◆ AIM
Return the whole listing exactly as it stands.

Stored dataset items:
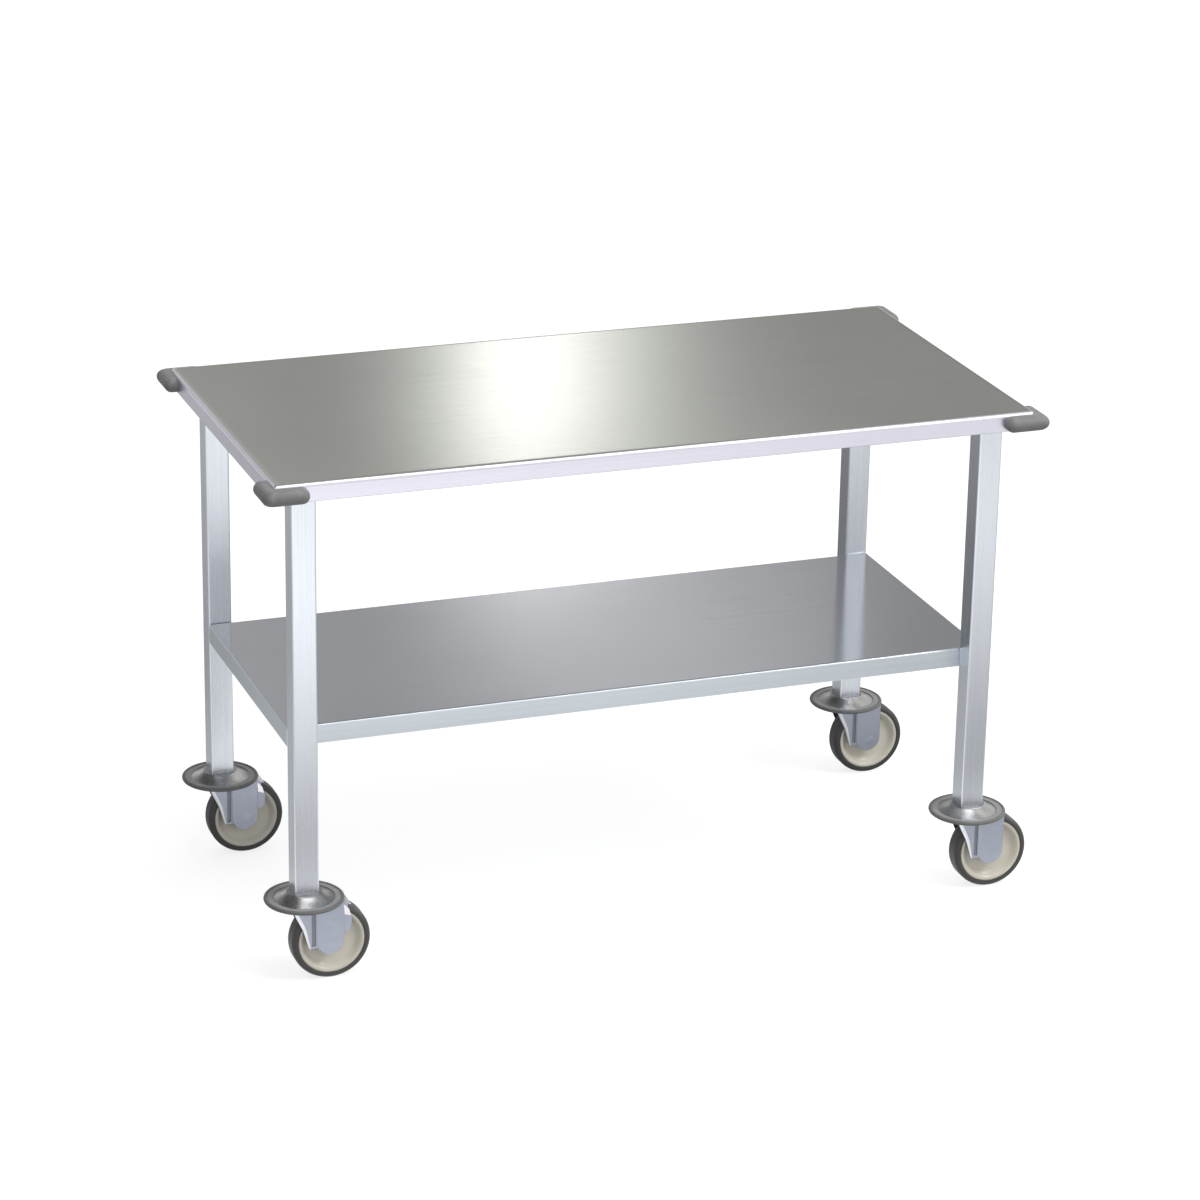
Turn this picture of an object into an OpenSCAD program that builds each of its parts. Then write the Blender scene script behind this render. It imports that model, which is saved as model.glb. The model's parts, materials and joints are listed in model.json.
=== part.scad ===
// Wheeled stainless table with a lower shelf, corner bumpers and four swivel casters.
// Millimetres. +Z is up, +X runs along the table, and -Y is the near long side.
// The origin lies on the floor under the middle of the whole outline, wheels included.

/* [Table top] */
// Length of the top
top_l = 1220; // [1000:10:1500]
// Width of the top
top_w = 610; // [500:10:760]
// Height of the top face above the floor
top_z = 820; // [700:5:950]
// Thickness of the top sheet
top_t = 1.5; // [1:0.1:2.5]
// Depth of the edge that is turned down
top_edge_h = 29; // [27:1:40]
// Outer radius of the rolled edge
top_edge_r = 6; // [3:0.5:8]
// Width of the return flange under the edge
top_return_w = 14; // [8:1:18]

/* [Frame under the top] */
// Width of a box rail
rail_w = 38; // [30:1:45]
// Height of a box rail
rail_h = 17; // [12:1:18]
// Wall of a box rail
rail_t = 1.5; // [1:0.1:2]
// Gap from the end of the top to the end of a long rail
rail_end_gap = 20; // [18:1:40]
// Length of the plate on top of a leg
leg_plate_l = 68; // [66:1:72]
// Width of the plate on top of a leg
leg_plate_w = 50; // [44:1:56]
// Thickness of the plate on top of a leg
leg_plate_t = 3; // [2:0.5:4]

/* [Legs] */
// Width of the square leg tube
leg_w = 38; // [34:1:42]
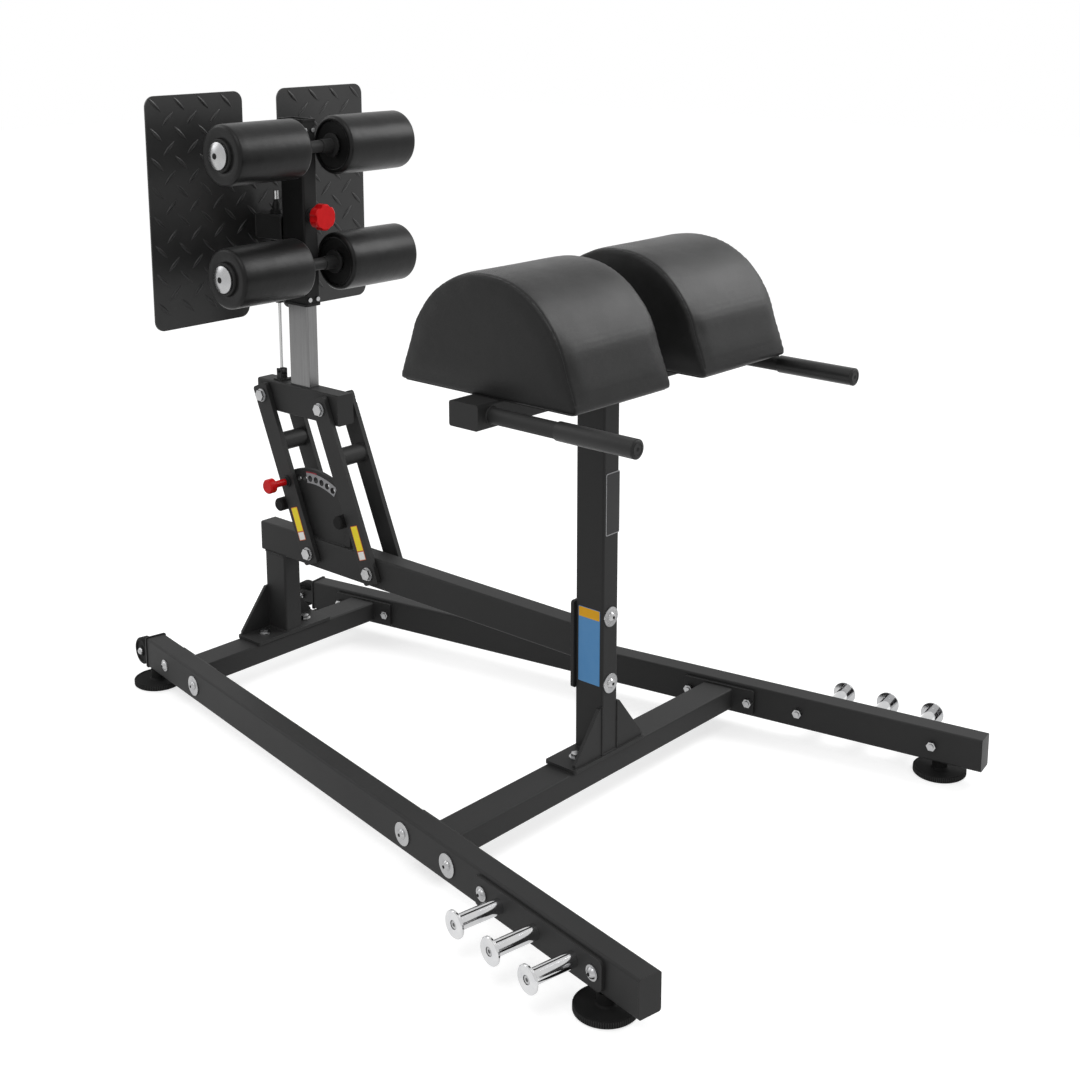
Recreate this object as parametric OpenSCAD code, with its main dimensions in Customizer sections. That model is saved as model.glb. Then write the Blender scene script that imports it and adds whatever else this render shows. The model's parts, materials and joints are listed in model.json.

◆ EXPECTED ANSWER
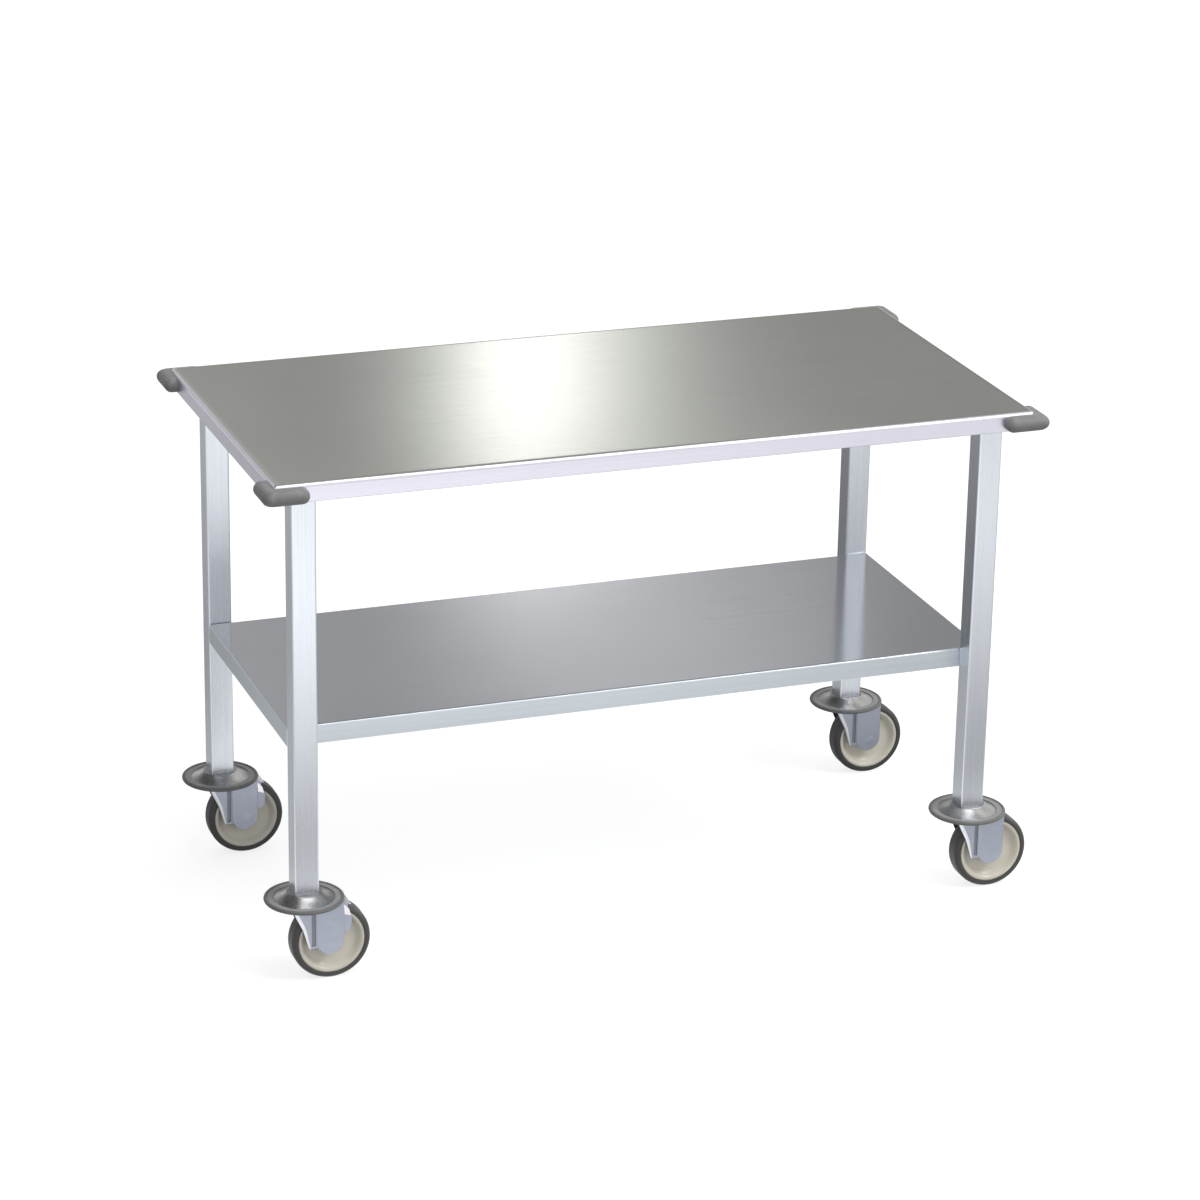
Turn this picture of an object into an OpenSCAD program that builds each of its parts. Then write the Blender scene script behind this render. It imports that model, which is saved as model.glb. The model's parts, materials and joints are listed in model.json.
=== part.scad ===
// Wheeled stainless table with a lower shelf, corner bumpers and four swivel casters.
// Millimetres. +Z is up, +X runs along the table, and -Y is the near long side.
// The origin lies on the floor under the middle of the whole outline, wheels included.

/* [Table top] */
// Length of the top
top_l = 1220; // [1000:10:1500]
// Width of the top
top_w = 610; // [500:10:760]
// Height of the top face above the floor
top_z = 820; // [700:5:950]
// Thickness of the top sheet
top_t = 1.5; // [1:0.1:2.5]
// Depth of the edge that is turned down
top_edge_h = 29; // [27:1:40]
// Outer radius of the rolled edge
top_edge_r = 6; // [3:0.5:8]
// Width of the return flange under the edge
top_return_w = 14; // [8:1:18]

/* [Frame under the top] */
// Width of a box rail
rail_w = 38; // [30:1:45]
// Height of a box rail
rail_h = 17; // [12:1:18]
// Wall of a box rail
rail_t = 1.5; // [1:0.1:2]
// Gap from the end of the top to the end of a long rail
rail_end_gap = 20; // [18:1:40]
// Length of the plate on top of a leg
leg_plate_l = 68; // [66:1:72]
// Width of the plate on top of a leg
leg_plate_w = 50; // [44:1:56]
// Thickness of the plate on top of a leg
leg_plate_t = 3; // [2:0.5:4]

/* [Legs] */
// Width of the square leg tube
leg_w = 38; // [34:1:42]
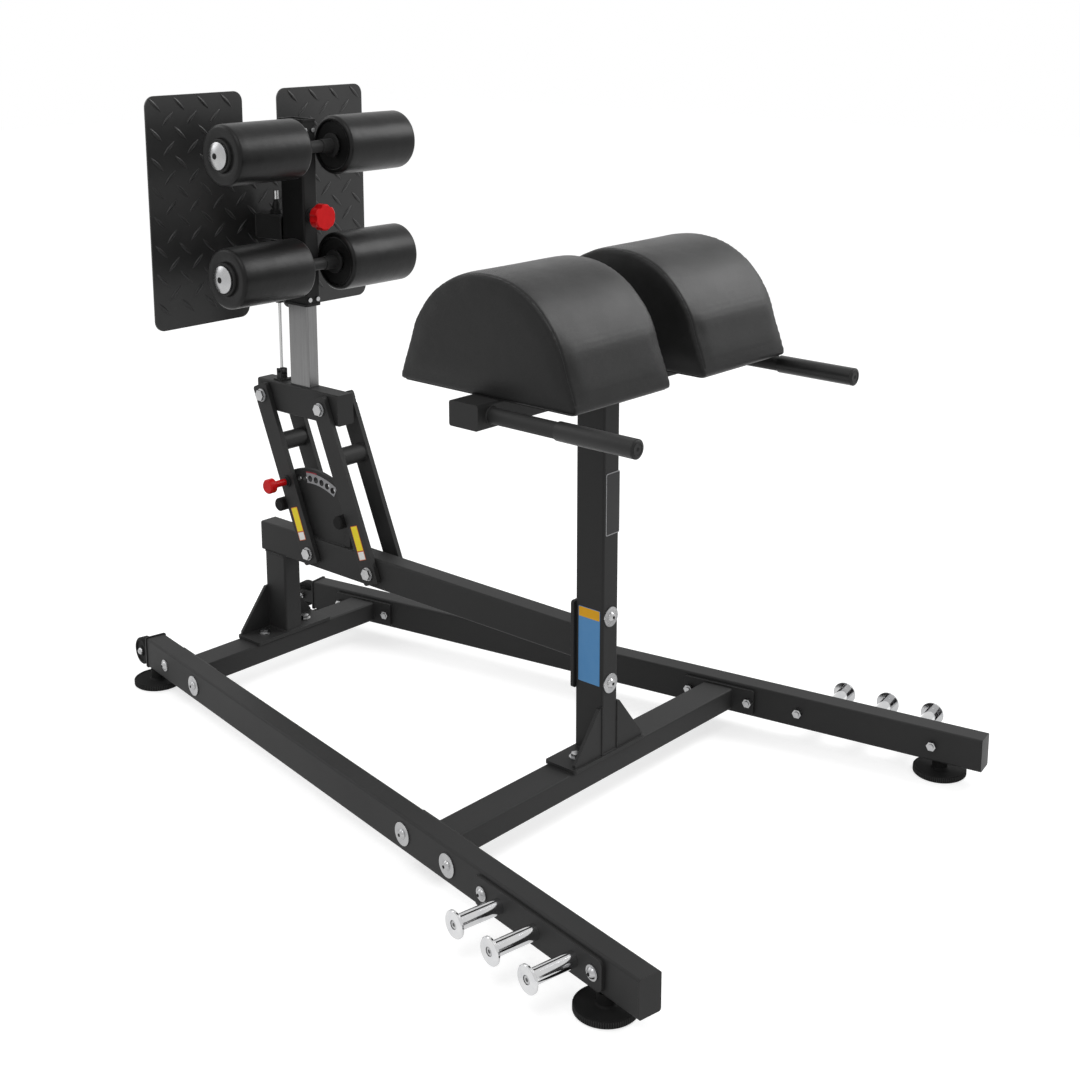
Recreate this object as parametric OpenSCAD code, with its main dimensions in Customizer sections. That model is saved as model.glb. Then write the Blender scene script that imports it and adds whatever else this render shows. The model's parts, materials and joints are listed in model.json.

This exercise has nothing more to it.